What to produce - The required output is a word-for-word copy of the lines from the line bearing "of the whole" through the line bearing "from mathutils import Matrix, Vector", inclusive, and no other lines.

Raw data -
◇ ◇ ◇ ◇ ◇

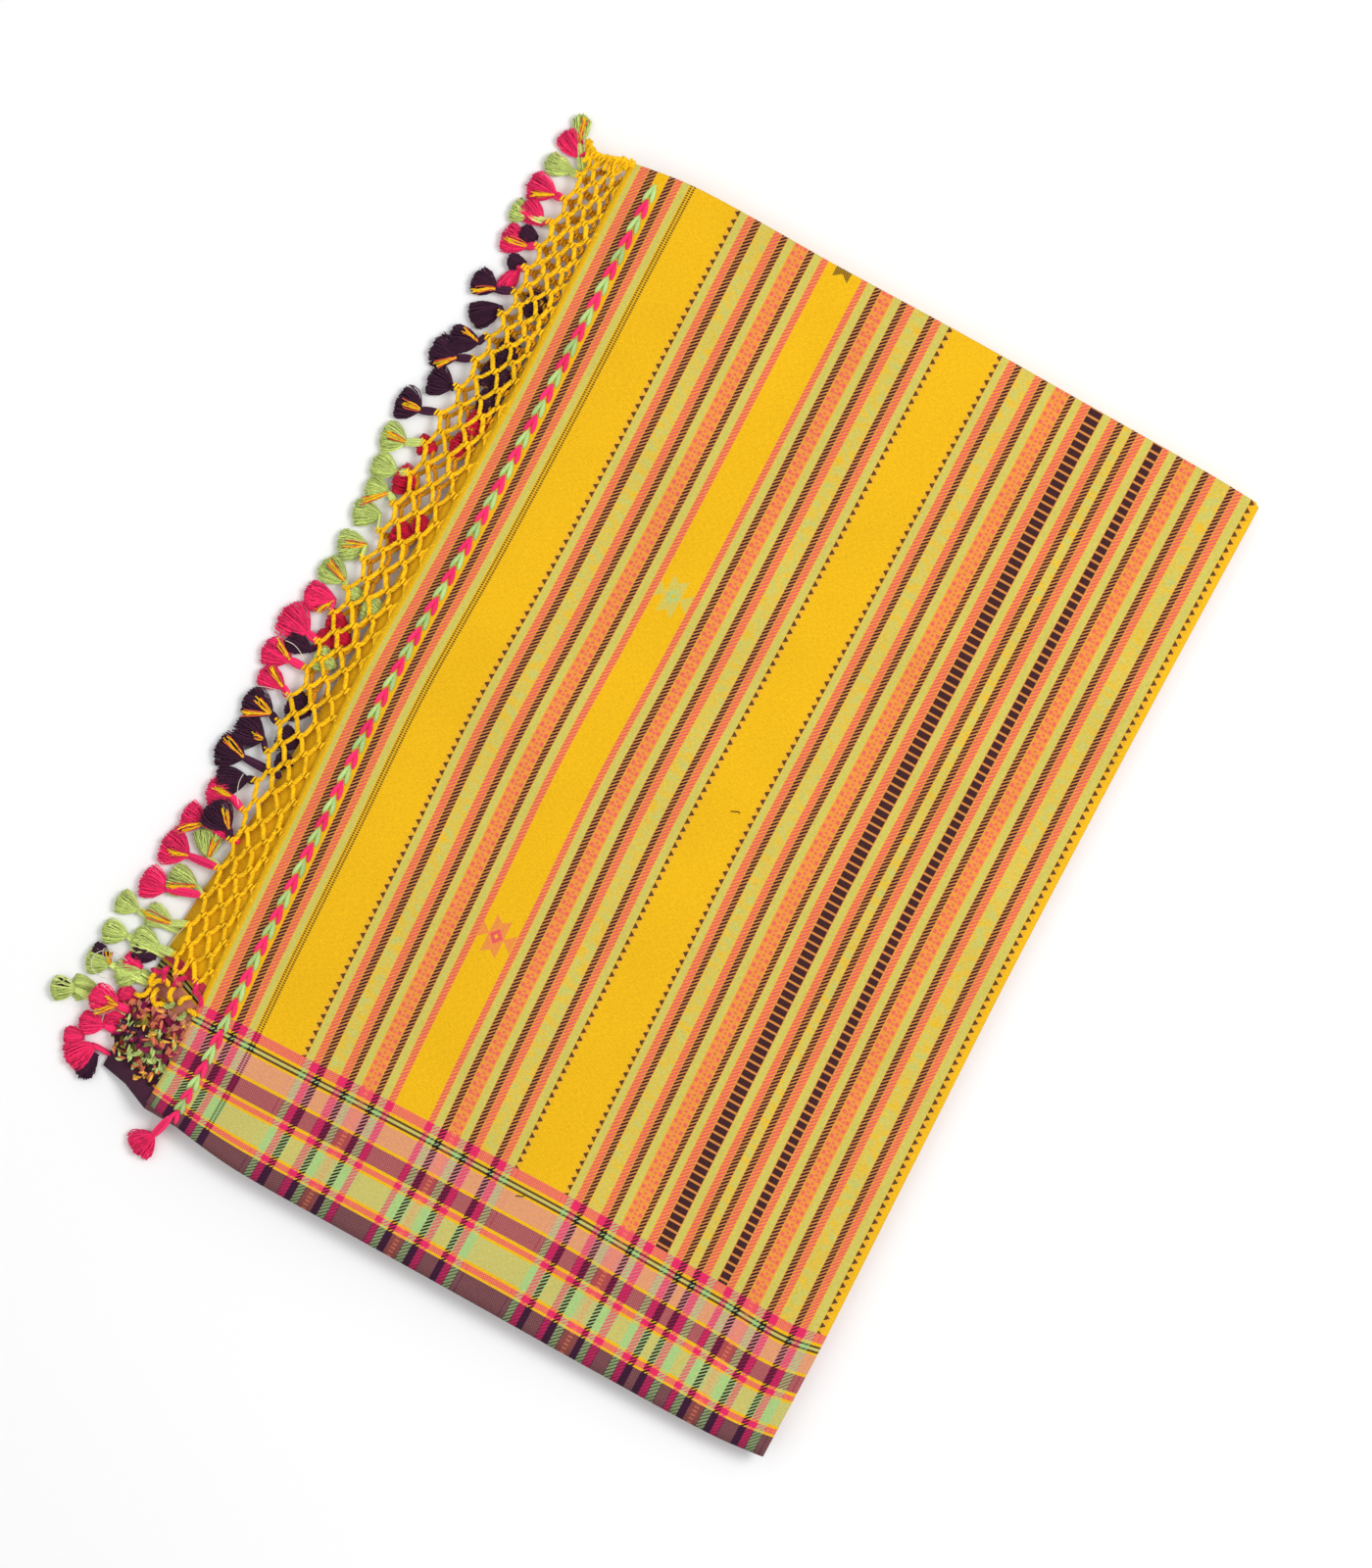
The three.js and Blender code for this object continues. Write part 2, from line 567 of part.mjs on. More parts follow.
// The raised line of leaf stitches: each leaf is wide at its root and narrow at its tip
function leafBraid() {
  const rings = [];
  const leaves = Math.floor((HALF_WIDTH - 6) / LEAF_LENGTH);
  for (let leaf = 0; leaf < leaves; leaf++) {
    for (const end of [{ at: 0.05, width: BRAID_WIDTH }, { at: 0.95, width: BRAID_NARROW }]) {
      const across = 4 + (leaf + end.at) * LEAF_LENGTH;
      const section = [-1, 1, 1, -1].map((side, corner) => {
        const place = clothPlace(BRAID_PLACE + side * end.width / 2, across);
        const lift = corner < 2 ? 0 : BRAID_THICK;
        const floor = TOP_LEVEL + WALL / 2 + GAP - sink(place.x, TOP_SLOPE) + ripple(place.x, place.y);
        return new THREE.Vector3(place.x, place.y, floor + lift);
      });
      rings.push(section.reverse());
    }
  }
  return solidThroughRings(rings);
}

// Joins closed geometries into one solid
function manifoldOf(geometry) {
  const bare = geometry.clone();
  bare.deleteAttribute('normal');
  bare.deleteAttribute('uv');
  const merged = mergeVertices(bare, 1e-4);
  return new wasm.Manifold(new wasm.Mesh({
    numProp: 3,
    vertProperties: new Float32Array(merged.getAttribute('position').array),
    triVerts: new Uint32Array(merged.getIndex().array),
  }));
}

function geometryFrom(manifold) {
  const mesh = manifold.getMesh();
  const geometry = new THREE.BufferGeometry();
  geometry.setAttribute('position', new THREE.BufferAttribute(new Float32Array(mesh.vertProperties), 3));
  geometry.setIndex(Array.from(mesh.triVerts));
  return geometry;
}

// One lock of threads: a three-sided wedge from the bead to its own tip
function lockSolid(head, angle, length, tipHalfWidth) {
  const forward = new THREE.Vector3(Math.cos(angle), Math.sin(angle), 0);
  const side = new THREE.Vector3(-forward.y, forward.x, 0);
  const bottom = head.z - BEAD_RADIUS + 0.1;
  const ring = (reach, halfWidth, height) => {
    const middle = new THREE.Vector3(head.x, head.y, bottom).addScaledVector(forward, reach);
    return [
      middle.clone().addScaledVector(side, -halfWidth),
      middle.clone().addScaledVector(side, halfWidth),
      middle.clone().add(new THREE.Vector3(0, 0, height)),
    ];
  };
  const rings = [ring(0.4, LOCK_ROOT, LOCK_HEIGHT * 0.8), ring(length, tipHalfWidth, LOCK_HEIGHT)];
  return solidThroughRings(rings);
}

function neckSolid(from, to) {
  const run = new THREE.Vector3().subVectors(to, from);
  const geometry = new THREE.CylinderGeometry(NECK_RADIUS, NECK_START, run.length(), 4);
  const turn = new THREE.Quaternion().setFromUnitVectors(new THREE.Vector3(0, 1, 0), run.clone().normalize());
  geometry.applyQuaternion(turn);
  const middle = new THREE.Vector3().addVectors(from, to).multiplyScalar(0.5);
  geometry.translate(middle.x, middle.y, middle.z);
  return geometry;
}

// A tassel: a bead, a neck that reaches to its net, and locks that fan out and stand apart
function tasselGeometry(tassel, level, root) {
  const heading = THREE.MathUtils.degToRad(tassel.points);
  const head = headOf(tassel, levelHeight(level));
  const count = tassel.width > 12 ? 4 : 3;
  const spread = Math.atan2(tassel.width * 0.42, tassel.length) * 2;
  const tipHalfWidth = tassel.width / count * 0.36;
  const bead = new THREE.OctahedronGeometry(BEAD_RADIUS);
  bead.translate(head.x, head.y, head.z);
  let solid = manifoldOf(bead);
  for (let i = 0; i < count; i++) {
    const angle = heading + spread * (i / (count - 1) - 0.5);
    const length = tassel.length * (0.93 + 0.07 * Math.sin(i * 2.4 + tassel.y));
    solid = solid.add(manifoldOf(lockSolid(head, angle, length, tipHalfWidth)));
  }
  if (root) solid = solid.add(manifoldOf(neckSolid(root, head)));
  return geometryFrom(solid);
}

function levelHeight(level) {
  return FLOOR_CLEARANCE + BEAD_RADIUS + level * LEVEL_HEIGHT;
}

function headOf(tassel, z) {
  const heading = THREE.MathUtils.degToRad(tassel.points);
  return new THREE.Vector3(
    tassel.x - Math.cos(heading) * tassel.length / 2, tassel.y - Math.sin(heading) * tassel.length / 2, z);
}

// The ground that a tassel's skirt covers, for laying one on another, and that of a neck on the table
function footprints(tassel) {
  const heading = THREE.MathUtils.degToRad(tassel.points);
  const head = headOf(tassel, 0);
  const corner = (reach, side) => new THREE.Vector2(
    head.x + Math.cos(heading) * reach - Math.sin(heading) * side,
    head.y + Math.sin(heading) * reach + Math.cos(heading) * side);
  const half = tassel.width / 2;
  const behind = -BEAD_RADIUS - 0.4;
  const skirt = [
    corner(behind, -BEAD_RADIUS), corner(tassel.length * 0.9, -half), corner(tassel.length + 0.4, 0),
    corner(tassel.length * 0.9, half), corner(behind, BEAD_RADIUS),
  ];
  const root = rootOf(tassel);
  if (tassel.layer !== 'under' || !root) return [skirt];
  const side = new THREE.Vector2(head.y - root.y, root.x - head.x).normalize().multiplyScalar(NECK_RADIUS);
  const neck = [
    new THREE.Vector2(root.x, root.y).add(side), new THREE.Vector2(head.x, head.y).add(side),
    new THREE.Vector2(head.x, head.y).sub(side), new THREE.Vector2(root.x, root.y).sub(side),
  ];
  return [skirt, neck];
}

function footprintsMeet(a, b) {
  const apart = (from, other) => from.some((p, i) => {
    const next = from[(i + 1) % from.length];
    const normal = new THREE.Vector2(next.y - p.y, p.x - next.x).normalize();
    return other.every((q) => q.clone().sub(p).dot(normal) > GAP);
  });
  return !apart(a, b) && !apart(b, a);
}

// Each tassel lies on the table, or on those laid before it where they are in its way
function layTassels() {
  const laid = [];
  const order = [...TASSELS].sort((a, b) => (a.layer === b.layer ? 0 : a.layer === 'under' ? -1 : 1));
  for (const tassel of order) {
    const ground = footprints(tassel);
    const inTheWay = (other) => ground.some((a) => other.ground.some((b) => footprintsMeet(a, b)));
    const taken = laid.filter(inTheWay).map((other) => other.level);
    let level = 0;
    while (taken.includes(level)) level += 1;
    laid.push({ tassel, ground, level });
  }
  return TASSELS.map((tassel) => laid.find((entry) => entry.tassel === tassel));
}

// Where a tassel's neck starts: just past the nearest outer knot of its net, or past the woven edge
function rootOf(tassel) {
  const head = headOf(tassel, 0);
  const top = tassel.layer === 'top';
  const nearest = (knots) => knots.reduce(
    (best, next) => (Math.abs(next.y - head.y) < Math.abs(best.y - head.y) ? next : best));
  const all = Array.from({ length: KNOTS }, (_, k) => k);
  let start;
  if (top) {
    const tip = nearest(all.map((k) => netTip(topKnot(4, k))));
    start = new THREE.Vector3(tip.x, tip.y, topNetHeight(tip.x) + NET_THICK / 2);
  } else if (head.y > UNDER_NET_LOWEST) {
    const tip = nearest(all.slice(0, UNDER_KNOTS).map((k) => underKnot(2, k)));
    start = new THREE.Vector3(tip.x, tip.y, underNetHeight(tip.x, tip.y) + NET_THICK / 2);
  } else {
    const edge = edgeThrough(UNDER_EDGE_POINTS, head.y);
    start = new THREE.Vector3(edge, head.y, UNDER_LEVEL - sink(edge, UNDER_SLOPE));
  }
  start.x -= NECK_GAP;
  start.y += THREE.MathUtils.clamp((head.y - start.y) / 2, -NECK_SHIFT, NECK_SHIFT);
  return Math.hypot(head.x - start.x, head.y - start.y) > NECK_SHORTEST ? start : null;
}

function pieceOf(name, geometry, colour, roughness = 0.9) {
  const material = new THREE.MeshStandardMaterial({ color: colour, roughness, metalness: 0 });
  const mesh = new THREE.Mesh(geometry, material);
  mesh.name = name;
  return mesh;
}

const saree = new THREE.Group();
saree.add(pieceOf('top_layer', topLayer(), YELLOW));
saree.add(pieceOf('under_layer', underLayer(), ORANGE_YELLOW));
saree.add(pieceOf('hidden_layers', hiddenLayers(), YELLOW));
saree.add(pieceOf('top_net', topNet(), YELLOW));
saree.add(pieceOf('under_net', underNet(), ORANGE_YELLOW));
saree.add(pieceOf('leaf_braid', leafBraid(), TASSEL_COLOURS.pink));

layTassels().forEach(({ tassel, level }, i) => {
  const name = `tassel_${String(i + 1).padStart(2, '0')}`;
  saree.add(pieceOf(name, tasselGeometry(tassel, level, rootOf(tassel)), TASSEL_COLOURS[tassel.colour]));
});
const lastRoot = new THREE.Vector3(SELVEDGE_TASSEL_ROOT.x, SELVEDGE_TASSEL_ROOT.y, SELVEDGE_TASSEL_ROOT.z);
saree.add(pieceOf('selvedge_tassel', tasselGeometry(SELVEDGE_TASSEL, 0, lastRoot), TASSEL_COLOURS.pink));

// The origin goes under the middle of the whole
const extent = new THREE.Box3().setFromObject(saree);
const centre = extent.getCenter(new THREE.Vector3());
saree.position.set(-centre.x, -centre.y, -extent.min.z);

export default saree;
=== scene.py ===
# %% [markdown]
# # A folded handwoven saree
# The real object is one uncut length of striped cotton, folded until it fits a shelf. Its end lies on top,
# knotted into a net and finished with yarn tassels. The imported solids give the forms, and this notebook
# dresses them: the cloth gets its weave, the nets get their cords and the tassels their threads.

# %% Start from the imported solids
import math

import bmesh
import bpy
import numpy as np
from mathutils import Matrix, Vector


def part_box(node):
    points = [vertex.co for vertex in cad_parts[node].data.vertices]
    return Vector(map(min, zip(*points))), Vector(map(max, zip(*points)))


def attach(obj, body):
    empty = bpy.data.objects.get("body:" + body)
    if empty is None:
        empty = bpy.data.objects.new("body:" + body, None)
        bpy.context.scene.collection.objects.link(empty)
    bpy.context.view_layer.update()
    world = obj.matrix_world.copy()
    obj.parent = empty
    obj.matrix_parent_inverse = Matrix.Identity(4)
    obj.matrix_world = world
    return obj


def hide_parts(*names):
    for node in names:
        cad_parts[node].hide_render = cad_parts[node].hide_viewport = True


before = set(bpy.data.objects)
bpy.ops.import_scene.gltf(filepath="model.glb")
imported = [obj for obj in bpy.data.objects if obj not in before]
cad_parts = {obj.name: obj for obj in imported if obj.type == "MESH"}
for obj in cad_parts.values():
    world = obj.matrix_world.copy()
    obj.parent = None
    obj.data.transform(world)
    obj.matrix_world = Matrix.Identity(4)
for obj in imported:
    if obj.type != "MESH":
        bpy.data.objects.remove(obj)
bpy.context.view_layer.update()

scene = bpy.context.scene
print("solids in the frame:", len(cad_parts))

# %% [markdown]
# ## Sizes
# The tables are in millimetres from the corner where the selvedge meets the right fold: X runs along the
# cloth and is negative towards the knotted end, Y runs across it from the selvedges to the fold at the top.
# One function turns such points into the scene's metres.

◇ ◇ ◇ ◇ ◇

The answer -
// The origin goes under the middle of the whole
const extent = new THREE.Box3().setFromObject(saree);
const centre = extent.getCenter(new THREE.Vector3());
saree.position.set(-centre.x, -centre.y, -extent.min.z);

export default saree;
=== scene.py ===
# %% [markdown]
# # A folded handwoven saree
# The real object is one uncut length of striped cotton, folded until it fits a shelf. Its end lies on top,
# knotted into a net and finished with yarn tassels. The imported solids give the forms, and this notebook
# dresses them: the cloth gets its weave, the nets get their cords and the tassels their threads.

# %% Start from the imported solids
import math

import bmesh
import bpy
import numpy as np
from mathutils import Matrix, Vector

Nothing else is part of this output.